Find the string "object" in the entries and copy each line that has it.
** start **
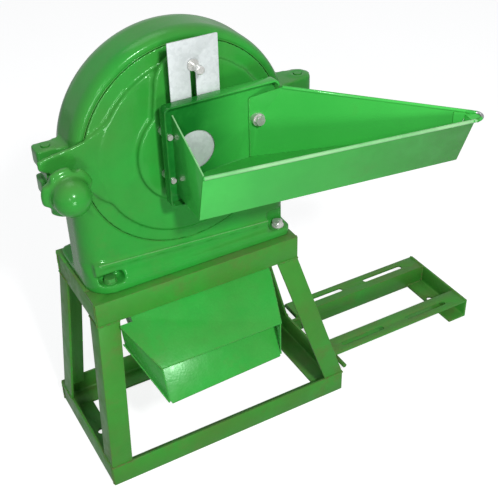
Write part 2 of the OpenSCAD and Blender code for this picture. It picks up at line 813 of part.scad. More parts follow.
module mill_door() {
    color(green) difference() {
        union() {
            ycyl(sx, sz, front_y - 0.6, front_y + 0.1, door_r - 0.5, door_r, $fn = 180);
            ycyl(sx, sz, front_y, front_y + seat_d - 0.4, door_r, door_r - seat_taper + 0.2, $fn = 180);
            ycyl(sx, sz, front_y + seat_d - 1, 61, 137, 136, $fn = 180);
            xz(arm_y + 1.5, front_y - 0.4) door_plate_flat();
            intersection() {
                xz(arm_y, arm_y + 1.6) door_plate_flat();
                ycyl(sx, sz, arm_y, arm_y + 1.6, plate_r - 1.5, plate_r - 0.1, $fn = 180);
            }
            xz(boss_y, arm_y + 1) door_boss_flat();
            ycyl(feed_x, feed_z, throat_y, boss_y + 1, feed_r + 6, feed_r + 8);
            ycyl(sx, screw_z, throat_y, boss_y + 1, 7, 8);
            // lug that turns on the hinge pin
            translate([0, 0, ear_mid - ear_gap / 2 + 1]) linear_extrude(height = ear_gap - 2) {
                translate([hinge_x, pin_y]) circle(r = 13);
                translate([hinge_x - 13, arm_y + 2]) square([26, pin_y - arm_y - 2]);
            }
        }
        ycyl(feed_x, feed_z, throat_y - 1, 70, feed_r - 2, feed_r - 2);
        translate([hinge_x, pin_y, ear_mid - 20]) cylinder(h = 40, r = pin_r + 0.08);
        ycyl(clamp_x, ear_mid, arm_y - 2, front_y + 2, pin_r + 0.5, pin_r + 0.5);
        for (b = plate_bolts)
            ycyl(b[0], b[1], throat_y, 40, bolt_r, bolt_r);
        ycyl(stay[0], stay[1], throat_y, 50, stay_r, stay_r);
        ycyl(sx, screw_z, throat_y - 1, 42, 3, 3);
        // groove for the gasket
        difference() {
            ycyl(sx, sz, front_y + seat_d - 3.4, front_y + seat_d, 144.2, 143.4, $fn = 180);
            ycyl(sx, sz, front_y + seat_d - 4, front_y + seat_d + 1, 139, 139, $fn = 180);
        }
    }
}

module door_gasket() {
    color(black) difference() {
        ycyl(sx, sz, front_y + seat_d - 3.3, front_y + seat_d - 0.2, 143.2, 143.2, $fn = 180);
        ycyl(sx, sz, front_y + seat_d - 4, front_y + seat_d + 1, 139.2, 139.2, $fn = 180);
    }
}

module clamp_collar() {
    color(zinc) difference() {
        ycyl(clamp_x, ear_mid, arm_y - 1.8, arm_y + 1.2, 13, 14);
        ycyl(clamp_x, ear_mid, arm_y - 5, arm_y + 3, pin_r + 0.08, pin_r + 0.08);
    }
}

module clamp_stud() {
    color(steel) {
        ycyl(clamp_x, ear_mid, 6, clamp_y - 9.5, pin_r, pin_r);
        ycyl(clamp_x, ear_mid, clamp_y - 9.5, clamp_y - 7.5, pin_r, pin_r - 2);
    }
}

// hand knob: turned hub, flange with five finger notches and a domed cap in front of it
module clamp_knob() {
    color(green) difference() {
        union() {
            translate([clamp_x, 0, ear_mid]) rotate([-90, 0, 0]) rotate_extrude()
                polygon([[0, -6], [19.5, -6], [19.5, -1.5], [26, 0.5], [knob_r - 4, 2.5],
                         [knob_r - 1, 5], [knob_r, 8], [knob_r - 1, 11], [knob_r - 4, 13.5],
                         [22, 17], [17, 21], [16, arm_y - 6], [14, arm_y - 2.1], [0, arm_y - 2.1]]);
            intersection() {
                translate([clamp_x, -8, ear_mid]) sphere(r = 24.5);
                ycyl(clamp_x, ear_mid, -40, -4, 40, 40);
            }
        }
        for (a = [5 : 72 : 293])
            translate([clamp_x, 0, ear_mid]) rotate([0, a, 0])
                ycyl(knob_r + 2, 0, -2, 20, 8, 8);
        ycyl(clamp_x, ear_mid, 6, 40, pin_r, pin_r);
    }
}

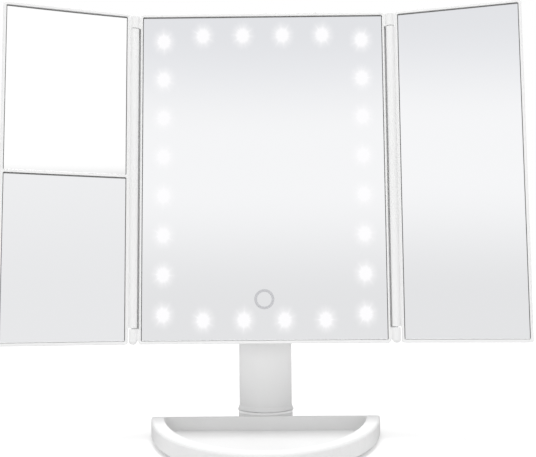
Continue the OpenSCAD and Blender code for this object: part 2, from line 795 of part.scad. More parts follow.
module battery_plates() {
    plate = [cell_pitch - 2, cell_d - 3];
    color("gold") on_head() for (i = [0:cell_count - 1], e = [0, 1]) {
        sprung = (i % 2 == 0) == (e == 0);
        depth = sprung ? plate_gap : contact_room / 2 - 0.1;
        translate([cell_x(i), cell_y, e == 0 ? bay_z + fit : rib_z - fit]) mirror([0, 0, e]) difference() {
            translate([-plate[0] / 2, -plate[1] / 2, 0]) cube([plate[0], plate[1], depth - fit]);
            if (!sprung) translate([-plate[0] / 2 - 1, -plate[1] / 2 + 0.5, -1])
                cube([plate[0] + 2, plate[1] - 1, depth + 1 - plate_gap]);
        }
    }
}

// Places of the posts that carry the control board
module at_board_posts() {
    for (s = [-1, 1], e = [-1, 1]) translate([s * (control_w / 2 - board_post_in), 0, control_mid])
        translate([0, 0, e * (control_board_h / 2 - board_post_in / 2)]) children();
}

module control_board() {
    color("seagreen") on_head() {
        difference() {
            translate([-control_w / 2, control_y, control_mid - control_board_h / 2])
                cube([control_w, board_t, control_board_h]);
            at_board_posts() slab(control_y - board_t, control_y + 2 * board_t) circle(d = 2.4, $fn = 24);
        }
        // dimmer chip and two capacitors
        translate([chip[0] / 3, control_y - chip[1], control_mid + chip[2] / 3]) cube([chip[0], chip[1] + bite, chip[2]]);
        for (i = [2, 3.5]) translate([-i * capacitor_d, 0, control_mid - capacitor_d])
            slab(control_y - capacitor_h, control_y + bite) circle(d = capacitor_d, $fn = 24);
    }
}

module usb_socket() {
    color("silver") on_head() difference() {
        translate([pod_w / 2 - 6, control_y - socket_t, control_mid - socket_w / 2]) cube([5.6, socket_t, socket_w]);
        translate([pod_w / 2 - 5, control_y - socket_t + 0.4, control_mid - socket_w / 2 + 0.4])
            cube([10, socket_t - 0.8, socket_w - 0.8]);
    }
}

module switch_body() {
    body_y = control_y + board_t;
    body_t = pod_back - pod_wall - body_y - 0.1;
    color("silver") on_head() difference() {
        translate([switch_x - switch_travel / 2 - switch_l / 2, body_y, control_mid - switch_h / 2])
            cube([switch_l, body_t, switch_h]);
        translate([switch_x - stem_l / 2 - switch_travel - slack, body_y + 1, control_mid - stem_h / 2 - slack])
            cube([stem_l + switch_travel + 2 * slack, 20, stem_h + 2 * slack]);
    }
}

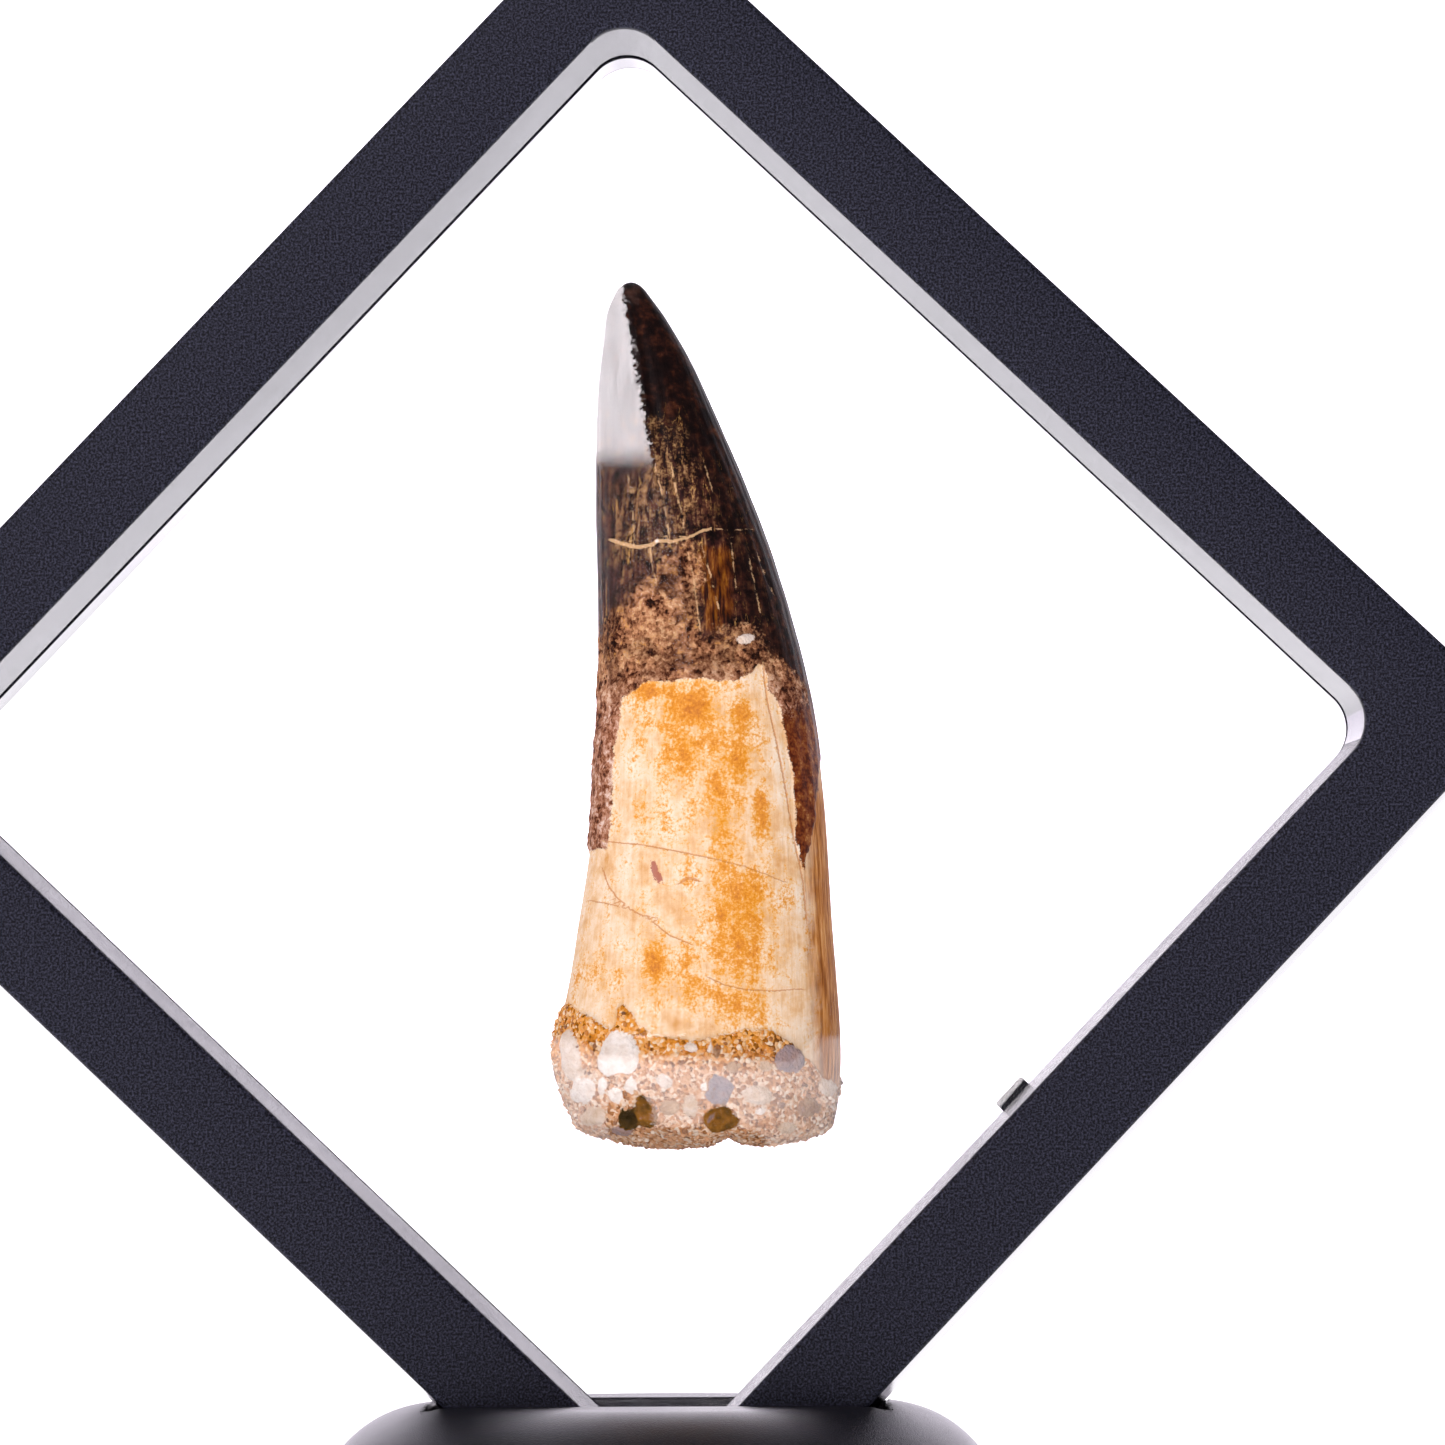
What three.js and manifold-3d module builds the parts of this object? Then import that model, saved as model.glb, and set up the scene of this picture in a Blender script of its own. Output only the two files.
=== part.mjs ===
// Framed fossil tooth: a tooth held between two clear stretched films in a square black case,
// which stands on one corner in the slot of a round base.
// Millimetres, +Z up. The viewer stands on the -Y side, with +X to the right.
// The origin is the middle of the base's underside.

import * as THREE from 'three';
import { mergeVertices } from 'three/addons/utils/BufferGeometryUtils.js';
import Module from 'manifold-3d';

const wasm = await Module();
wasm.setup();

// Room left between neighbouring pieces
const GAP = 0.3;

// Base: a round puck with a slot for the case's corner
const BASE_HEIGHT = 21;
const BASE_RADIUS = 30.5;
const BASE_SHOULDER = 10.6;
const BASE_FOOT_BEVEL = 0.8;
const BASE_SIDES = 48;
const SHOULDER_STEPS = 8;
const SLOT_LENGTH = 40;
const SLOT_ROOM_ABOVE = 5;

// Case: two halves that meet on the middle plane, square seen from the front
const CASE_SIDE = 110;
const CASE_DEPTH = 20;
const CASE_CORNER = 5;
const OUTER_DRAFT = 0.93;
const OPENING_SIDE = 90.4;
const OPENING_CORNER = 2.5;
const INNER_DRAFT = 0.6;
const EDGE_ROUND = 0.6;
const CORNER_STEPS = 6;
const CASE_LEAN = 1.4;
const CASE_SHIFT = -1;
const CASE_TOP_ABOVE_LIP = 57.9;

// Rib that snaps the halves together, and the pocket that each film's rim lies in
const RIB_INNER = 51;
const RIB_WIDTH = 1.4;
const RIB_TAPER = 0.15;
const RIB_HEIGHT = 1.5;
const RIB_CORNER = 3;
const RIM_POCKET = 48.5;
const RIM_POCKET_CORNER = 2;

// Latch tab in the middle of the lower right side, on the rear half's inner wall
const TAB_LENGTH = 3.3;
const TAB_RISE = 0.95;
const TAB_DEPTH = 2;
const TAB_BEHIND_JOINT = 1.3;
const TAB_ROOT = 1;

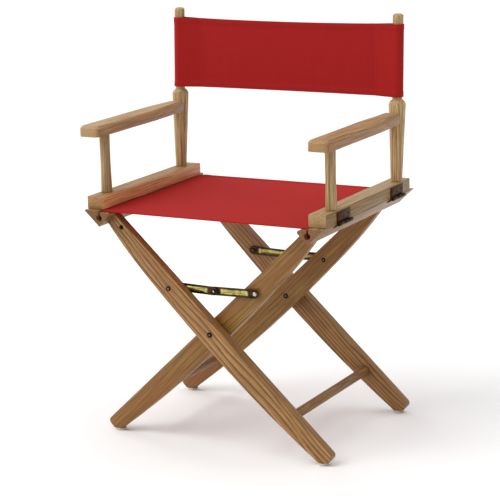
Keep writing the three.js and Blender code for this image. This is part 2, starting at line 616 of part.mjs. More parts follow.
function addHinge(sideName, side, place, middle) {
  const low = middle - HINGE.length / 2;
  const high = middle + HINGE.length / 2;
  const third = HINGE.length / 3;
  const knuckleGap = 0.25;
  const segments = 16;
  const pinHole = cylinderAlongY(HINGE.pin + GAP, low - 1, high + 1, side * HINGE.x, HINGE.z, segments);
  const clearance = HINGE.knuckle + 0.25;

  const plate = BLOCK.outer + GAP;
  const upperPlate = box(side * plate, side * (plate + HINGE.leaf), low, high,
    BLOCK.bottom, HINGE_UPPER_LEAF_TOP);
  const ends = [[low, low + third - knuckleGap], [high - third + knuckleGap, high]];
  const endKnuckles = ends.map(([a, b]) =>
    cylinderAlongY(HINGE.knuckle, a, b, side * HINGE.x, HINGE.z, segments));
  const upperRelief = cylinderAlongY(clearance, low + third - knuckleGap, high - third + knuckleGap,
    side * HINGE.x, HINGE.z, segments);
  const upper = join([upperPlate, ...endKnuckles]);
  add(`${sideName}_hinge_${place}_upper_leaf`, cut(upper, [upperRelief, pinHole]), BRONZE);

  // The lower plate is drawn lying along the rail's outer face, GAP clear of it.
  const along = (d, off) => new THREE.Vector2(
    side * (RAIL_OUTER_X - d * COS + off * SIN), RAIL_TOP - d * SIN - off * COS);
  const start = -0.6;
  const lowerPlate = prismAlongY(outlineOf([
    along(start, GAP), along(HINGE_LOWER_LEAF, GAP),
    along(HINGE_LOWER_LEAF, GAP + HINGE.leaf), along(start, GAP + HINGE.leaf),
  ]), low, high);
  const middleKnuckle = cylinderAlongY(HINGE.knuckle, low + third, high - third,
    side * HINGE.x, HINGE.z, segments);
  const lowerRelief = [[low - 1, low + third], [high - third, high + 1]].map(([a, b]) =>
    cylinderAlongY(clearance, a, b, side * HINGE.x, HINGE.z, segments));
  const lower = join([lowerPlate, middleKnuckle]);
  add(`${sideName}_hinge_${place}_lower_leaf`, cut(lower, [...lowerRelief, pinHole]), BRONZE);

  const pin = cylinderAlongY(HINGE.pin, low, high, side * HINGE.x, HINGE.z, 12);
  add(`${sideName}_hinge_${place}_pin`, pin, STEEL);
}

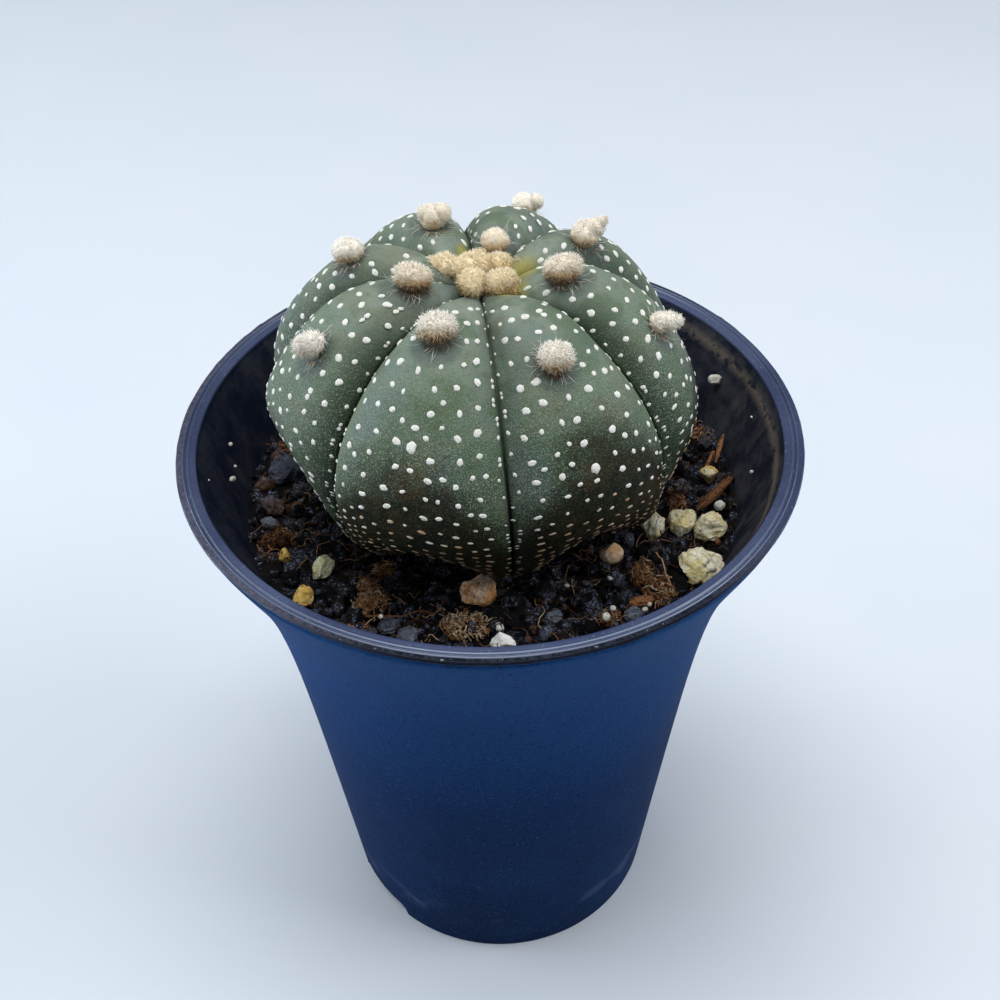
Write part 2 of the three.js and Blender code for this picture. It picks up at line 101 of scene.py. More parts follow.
** end **
_Solution below_:
Continue the OpenSCAD and Blender code for this object: part 2, from line 795 of part.scad. More parts follow.
What three.js and manifold-3d module builds the parts of this object? Then import that model, saved as model.glb, and set up the scene of this picture in a Blender script of its own. Output only the two files.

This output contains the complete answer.